INFORMATION SHOWN -
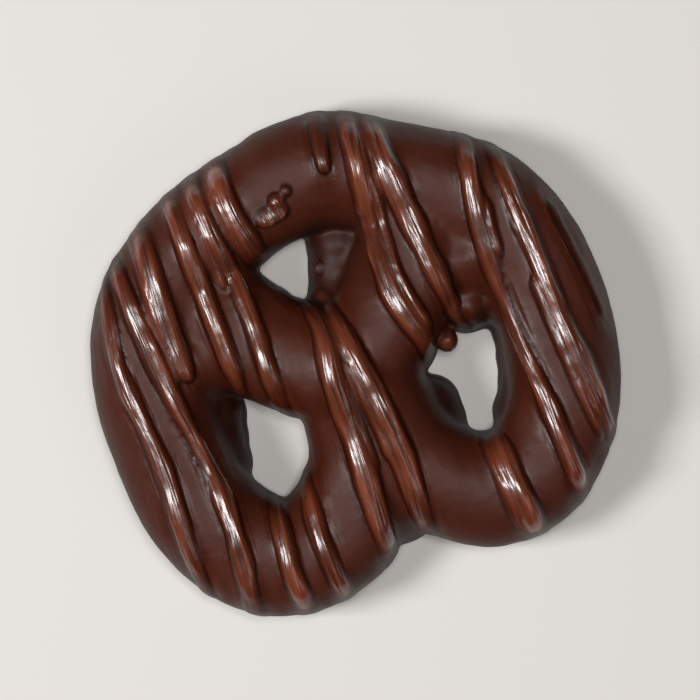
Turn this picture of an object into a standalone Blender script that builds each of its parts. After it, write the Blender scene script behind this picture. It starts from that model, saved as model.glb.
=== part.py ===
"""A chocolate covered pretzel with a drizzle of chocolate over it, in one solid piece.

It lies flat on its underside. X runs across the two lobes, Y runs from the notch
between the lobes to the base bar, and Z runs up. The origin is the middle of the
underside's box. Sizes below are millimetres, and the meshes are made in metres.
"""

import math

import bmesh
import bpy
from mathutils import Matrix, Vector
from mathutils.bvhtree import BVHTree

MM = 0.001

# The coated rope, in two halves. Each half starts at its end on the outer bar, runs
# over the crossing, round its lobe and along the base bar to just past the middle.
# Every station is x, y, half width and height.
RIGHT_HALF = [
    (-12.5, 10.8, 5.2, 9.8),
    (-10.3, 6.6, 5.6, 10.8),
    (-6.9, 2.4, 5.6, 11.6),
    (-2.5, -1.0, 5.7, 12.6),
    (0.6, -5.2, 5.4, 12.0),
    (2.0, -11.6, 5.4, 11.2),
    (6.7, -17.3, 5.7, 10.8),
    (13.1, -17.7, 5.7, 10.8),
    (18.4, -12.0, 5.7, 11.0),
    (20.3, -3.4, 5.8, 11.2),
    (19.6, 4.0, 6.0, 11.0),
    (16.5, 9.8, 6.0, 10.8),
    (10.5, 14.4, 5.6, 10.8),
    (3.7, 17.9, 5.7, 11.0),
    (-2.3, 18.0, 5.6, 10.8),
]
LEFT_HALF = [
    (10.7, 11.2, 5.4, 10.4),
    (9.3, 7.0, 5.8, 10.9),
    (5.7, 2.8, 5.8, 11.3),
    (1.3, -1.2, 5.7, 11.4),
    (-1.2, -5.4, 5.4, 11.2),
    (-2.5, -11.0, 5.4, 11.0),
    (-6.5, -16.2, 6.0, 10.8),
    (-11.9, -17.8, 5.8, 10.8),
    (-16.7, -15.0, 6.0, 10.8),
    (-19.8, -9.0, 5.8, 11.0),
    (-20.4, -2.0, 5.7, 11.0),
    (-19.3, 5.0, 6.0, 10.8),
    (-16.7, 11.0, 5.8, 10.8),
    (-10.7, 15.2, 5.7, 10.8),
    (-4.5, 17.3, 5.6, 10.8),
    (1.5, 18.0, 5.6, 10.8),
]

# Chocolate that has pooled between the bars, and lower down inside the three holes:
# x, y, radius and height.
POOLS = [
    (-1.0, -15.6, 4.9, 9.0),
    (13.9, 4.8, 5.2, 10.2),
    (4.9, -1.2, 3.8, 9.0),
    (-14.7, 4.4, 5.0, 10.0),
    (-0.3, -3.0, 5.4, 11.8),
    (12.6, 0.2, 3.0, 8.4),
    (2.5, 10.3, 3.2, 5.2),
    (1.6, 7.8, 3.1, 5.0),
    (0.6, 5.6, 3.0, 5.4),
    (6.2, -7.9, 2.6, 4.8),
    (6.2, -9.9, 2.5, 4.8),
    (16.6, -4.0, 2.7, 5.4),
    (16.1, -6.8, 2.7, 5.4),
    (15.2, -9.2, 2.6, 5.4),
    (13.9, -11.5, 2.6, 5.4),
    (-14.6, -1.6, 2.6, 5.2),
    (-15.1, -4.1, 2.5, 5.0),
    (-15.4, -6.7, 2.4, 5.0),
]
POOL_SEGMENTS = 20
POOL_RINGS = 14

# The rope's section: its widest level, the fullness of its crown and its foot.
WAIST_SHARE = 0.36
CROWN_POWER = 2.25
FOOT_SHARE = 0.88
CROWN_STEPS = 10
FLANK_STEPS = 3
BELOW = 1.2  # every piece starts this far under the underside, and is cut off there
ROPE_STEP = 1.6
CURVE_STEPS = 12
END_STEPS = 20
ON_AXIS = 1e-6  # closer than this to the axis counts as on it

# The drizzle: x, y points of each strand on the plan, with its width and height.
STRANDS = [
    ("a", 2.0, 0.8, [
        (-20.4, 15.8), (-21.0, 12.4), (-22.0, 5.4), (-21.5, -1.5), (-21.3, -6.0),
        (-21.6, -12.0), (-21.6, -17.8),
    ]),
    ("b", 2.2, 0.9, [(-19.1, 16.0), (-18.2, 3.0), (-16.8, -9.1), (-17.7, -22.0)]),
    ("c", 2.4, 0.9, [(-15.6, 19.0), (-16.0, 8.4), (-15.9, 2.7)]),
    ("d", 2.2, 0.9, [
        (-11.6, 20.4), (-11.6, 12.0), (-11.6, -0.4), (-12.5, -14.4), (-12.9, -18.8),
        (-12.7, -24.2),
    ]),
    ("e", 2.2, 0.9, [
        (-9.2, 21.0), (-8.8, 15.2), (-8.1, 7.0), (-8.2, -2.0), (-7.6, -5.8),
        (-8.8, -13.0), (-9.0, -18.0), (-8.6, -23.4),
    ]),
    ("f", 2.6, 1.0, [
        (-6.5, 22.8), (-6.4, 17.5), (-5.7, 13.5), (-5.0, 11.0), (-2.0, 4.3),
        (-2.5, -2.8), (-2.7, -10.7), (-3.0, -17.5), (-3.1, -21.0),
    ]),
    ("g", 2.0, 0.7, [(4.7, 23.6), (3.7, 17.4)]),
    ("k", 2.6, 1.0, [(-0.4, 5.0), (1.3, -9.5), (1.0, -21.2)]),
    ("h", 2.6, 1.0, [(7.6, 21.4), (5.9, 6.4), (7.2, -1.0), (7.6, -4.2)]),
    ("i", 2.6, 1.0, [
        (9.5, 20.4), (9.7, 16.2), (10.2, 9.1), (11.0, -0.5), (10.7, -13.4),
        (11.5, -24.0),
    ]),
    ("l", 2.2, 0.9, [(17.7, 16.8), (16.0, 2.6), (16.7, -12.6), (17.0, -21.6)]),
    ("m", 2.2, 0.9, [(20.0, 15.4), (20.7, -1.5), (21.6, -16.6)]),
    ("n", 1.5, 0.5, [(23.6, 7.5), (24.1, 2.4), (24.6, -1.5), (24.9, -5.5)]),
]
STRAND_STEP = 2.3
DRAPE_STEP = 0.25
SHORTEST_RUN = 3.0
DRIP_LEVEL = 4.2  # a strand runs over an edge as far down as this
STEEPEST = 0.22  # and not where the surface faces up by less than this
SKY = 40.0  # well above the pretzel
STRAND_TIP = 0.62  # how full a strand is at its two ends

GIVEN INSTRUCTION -
Check the data for the word "from" and pull out the lines that have it.

ANSWER TO THE PROBLEM -
Turn this picture of an object into a standalone Blender script that builds each of its parts. After it, write the Blender scene script behind this picture. It starts from that model, saved as model.glb.
It lies flat on its underside. X runs across the two lobes, Y runs from the notch
from mathutils import Matrix, Vector
from mathutils.bvhtree import BVHTree